NVIDIA acquired Groq to serve specialized low-latency decode acceleration role, similar to Mellanox architecture integration model.
NVIDIA's $20 billion non-licensing agreement with Groq, announced on Christmas Eve, represents the company's largest investment as it seeks to expand its influence beyond GPU training. During the Q4 2026 earnings call, NVIDIA CEO Jensen Huang was asked about the company's plans for Groq's LPU (low latency decoder) units and responded with a strategic vision he promised to detail at GTC. "With respect to how we think about Groq and the low latency decoder, I've got some great ideas that I'd like to share with you at GTC," he said, adding that NVIDIA would "extend our architecture with Groq as an accelerator in very much the way that we extended NVIDIA's architecture with Mellanox."
The acquisition targets a critical gap in NVIDIA's product portfolio. While the company has dominated the training space with Hopper and Blackwell processors, inference represents an area where NVIDIA has yet to solidify its lead—particularly in latency-sensitive workloads where agentic AI applications require ultra-fast responses. Groq's LPU units leverage on-die SRAM to provide tens of terabytes per second of internal bandwidth, an approach already adopted by competitors like Cerebras with the WSE-3 and Microsoft with Maia 300. For agentic AI workloads, decode performance is critical, allowing agents to perform complex reasoning steps in mere seconds as the industry moves toward swarms of interdependent AI agents.
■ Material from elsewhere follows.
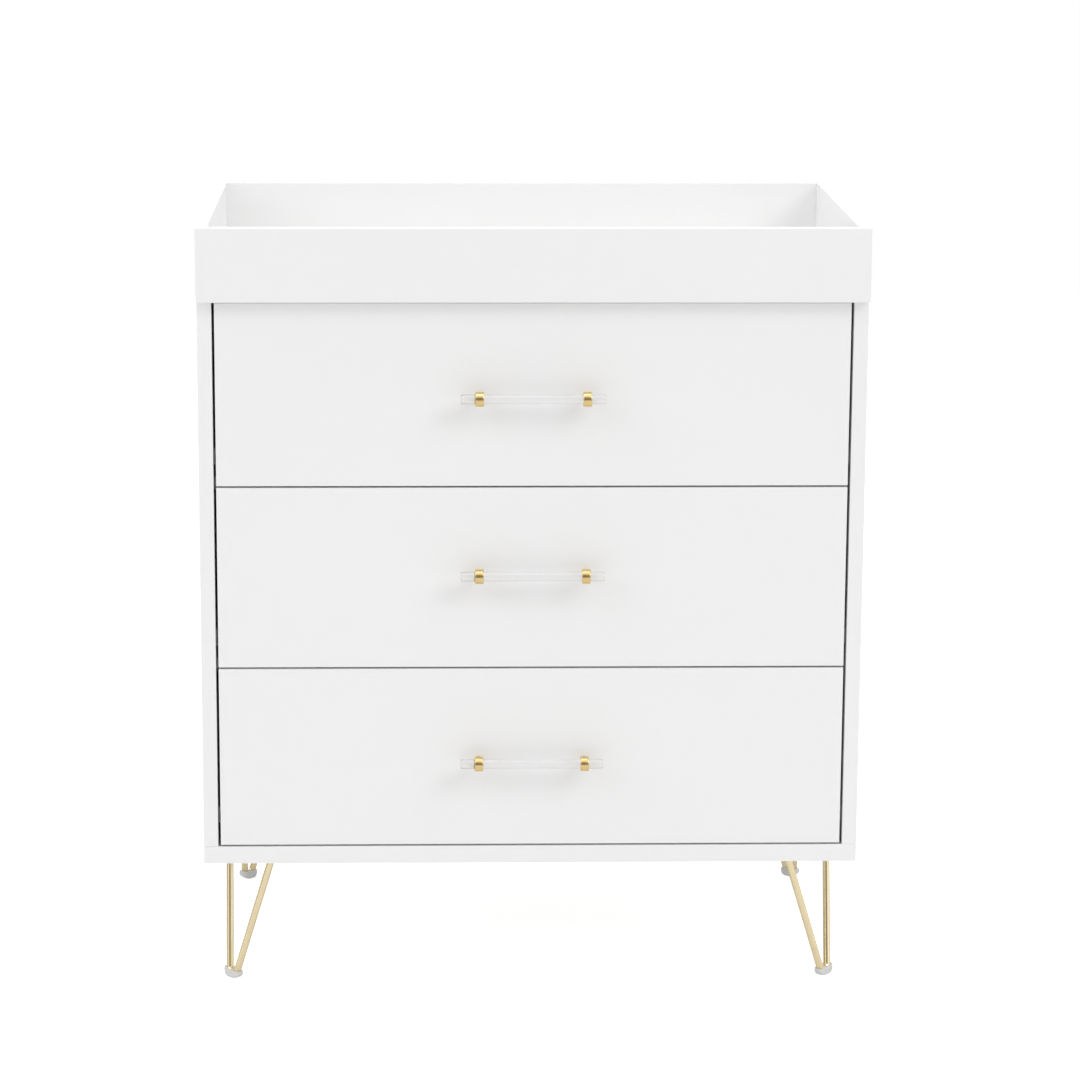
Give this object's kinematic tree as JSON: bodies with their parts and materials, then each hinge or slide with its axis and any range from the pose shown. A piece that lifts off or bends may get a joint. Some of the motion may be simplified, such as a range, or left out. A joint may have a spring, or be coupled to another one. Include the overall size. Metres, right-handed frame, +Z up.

NVIDIA's approach parallels its Mellanox acquisition, which solved networking challenges and established "extreme co-design" principles that strengthened the company's datacenter strategy. According to GF Securities, NVIDIA could unveil an "LPX rack" at this year's GTC featuring 256 LPU units in a single unit. Two main integration strategies are being explored: hybrid compute nodes within rack-scale offerings with multiple LPUs connected via unified interconnect, or on-die LPU units integrated within Feynman GPUs through hybrid bonding. If the rack-scale approach prevails, LPU-to-LPU connections would likely use native plesiosynchronous chip-to-chip protocols, while LPU-to-GPU communication could employ NVLink Fusion to handle massive KV cache offload from GPUs during the prefill phase.
NVIDIA's hybrid architecture combining LPUs for decoding with existing GPU capabilities for prefill stages—leveraging Vera Rubin's attention-acceleration engines and NVFP4 compute—positions the company to lead in inference performance. Jensen Huang recently disclosed that compute and revenue growth at NVIDIA are now expanding in lockstep at a 1:1 ratio, driven by aggressive evolution at the application layer of AI. With formal announcements expected at this year's GTC, NVIDIA's integration of Groq's technology promises to give the company a decisive advantage in addressing the latency challenges that have emerged as a fundamental bottleneck for compute providers.